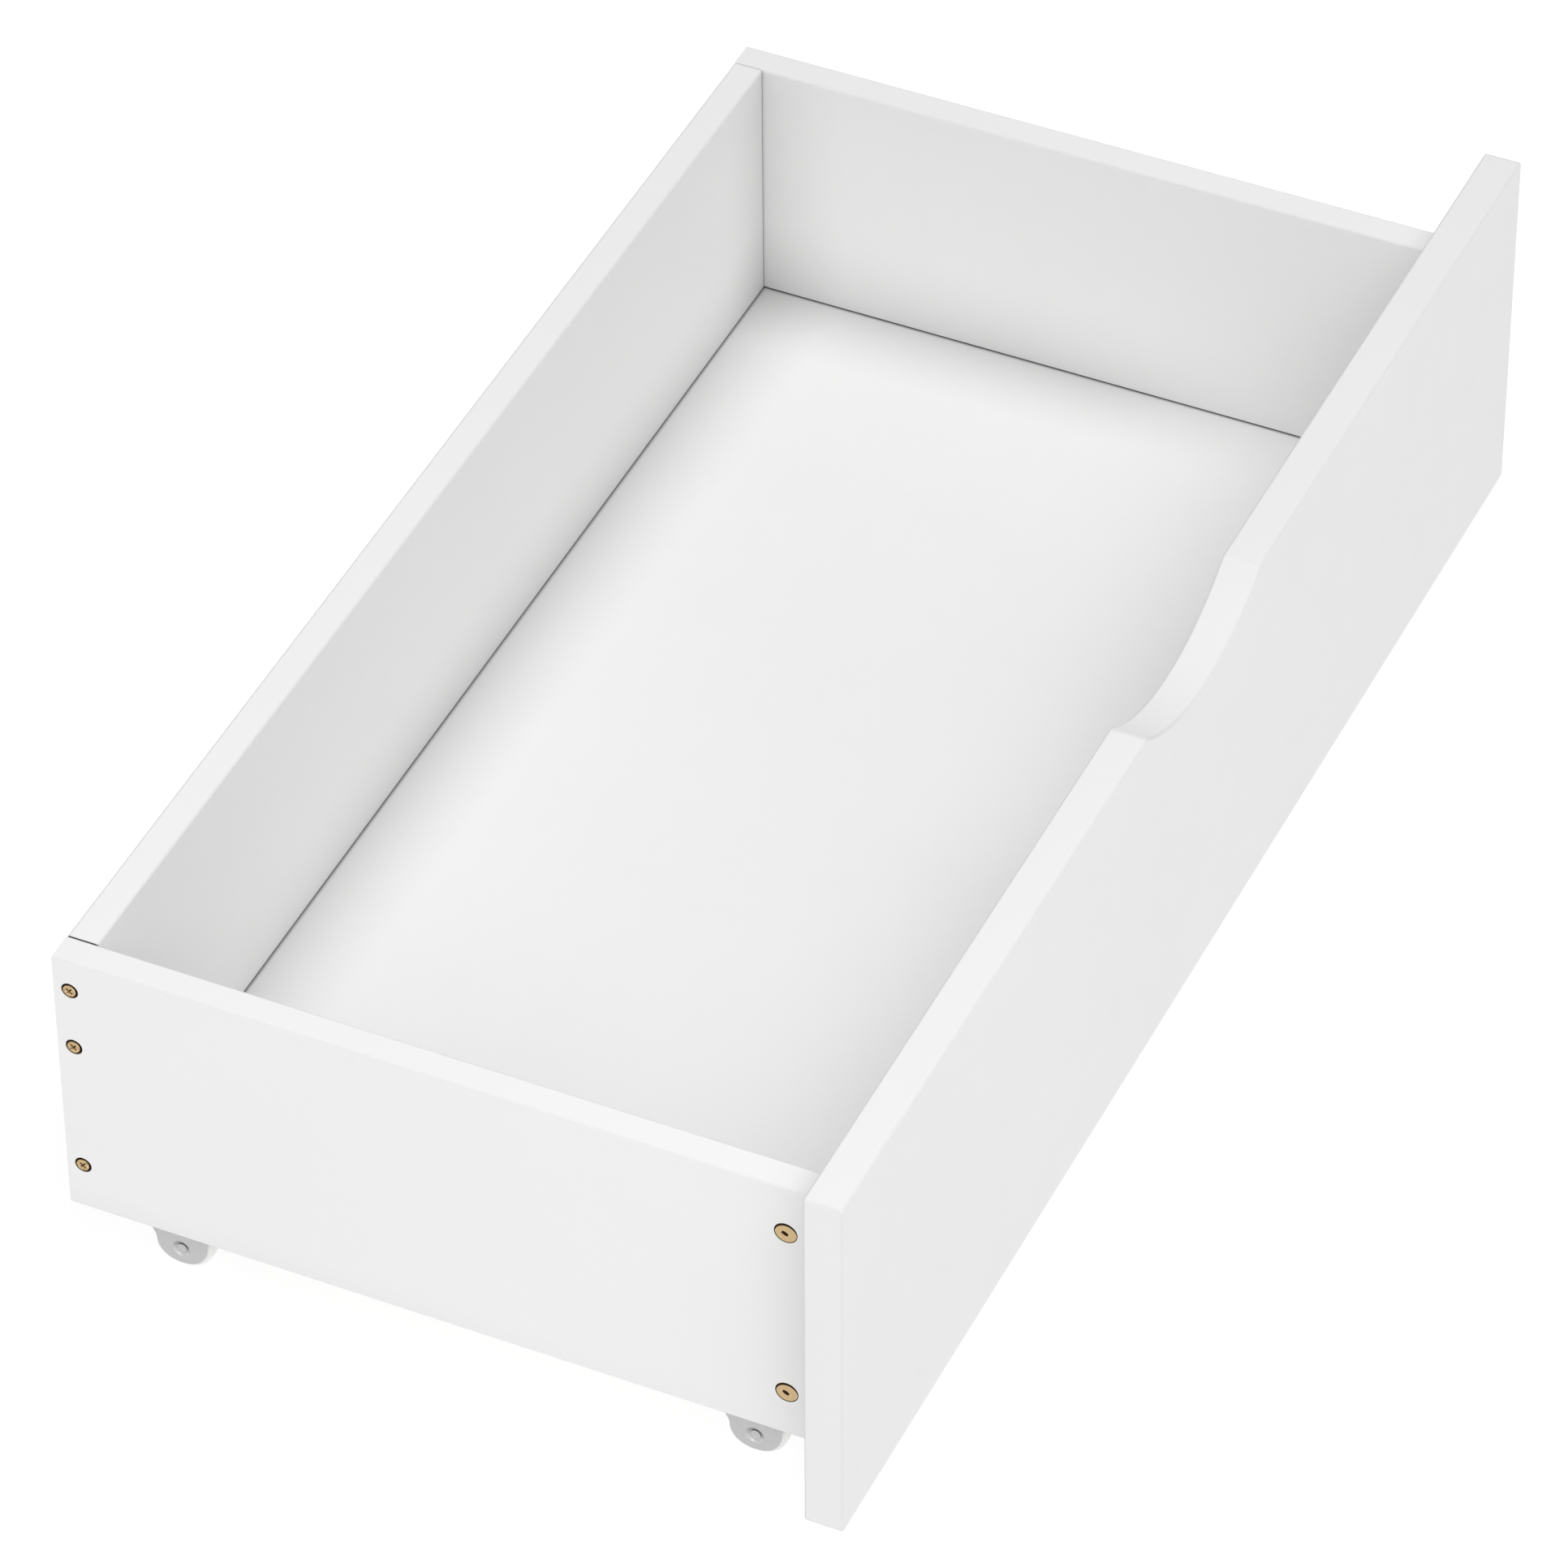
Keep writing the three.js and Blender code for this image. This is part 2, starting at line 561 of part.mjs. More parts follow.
for (const [side, sign] of SIDES) {
  for (const [index, end] of ENDS.entries()) {
    const centre = [sign * CASTER_X, AXLE_YS[index], WHEEL.radius];
    place(`${end}_${side}_caster_bracket`, bracketShape, zinc, centre);
    place(`${end}_${side}_caster_wheel`, wheelShape, nylon, centre);
    place(`${end}_${side}_caster_axle`, axleShape, zinc, centre);
    let count = 0;
    for (const x of [-CASTER.screw.x, CASTER.screw.x]) {
      for (const step of [-CASTER.screw.y, CASTER.screw.y]) {
        count += 1;
        const headLevel = BOX_BOTTOM - CASTER.plate.thickness - 2 * GAP;
        place(`${end}_${side}_caster_screw_${count}`, casterScrewShape, zinc,
          [centre[0] + x, centre[1] + step, headLevel]);
      }
    }
  }
}

export default group;
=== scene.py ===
"""Under-bed box: a white lacquered drawer on four castors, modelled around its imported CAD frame.

Metres, +Z up, front panel facing -Y, floor at z = 0.
Each piece is placed by the box of the CAD node it stands for.
"""

import json
import math

import bmesh
import bpy
from mathutils import Matrix, Vector


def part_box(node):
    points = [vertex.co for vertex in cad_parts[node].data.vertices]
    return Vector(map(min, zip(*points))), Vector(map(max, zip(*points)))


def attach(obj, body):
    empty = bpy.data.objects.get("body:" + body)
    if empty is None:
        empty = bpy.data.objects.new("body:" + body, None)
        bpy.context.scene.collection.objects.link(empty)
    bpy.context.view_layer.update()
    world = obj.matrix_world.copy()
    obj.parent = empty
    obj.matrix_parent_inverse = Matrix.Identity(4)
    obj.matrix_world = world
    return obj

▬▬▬

Within the material above, extract exactly the lines that start at the line containing "for (const [index, end]" and stop after the line containing "obj.matrix_parent_inverse = Matrix.Identity(4)", and only those.

  for (const [index, end] of ENDS.entries()) {
    const centre = [sign * CASTER_X, AXLE_YS[index], WHEEL.radius];
    place(`${end}_${side}_caster_bracket`, bracketShape, zinc, centre);
    place(`${end}_${side}_caster_wheel`, wheelShape, nylon, centre);
    place(`${end}_${side}_caster_axle`, axleShape, zinc, centre);
    let count = 0;
    for (const x of [-CASTER.screw.x, CASTER.screw.x]) {
      for (const step of [-CASTER.screw.y, CASTER.screw.y]) {
        count += 1;
        const headLevel = BOX_BOTTOM - CASTER.plate.thickness - 2 * GAP;
        place(`${end}_${side}_caster_screw_${count}`, casterScrewShape, zinc,
          [centre[0] + x, centre[1] + step, headLevel]);
      }
    }
  }
}

export default group;
=== scene.py ===
"""Under-bed box: a white lacquered drawer on four castors, modelled around its imported CAD frame.

Metres, +Z up, front panel facing -Y, floor at z = 0.
Each piece is placed by the box of the CAD node it stands for.
"""

import json
import math

import bmesh
import bpy
from mathutils import Matrix, Vector


def part_box(node):
    points = [vertex.co for vertex in cad_parts[node].data.vertices]
    return Vector(map(min, zip(*points))), Vector(map(max, zip(*points)))


def attach(obj, body):
    empty = bpy.data.objects.get("body:" + body)
    if empty is None:
        empty = bpy.data.objects.new("body:" + body, None)
        bpy.context.scene.collection.objects.link(empty)
    bpy.context.view_layer.update()
    world = obj.matrix_world.copy()
    obj.parent = empty
    obj.matrix_parent_inverse = Matrix.Identity(4)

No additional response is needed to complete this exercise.